On August 4, 2015, Judge James L. Gale of the North Carolina Business Court granted a motion to dismiss a putative class action lawsuit brought against Cravath client British American Tobacco p.l.c. (“BAT”) in connection with the $27.6 billion acquisition of Lorillard Inc. by Reynolds American, Inc.

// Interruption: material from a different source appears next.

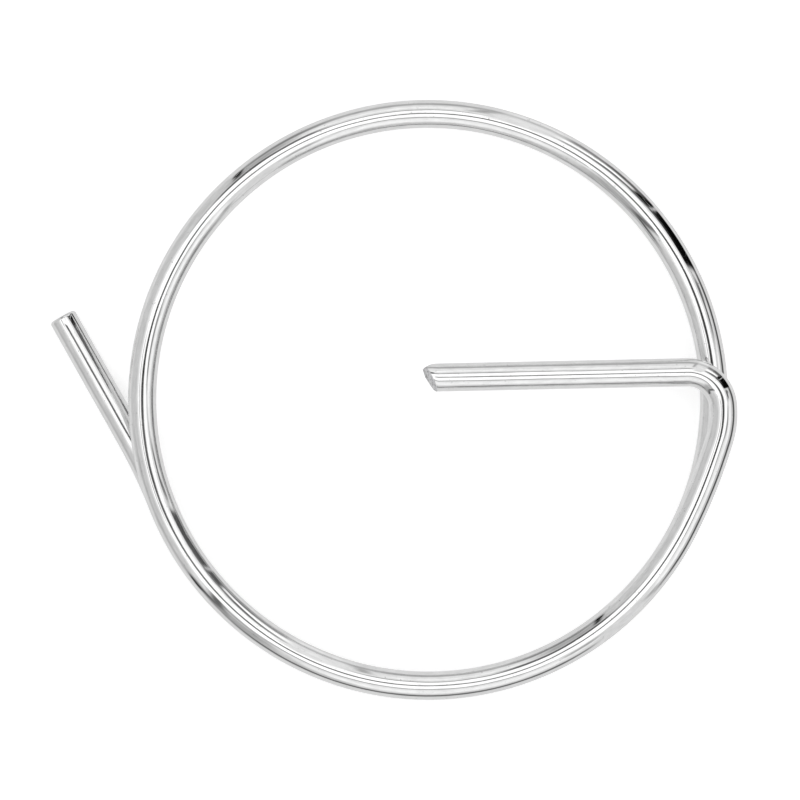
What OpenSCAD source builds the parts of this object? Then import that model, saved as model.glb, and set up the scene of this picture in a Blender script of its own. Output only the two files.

Plaintiff, on behalf of a purported class of Reynolds shareholders, claimed that BAT, as Reynolds’s largest shareholder with 42% ownership, breached fiduciary duties allegedly owed to other shareholders by causing the transaction to be structured in ways that unduly benefitted BAT. In dismissing the suit, Judge Gale concluded that BAT did not exercise sufficient control over Reynolds to owe the remaining shareholders any fiduciary duty, citing BAT’s minority stake and provisions in a Governance Agreement between BAT and Reynolds that prevented BAT from controlling Reynolds’s board of directors.
The Cravath team included partner Gary A. Bornstein and associates Carrie R. Bierman, Brent M. Byars and Michael J. Zaken. The case is Dr. Robert Corwin as Trustee for the Beatrice Corwin Living Irrevocable Trust v. British American Tobacco plc, et al., No. 14 CVS 8130 (N.C. Super.).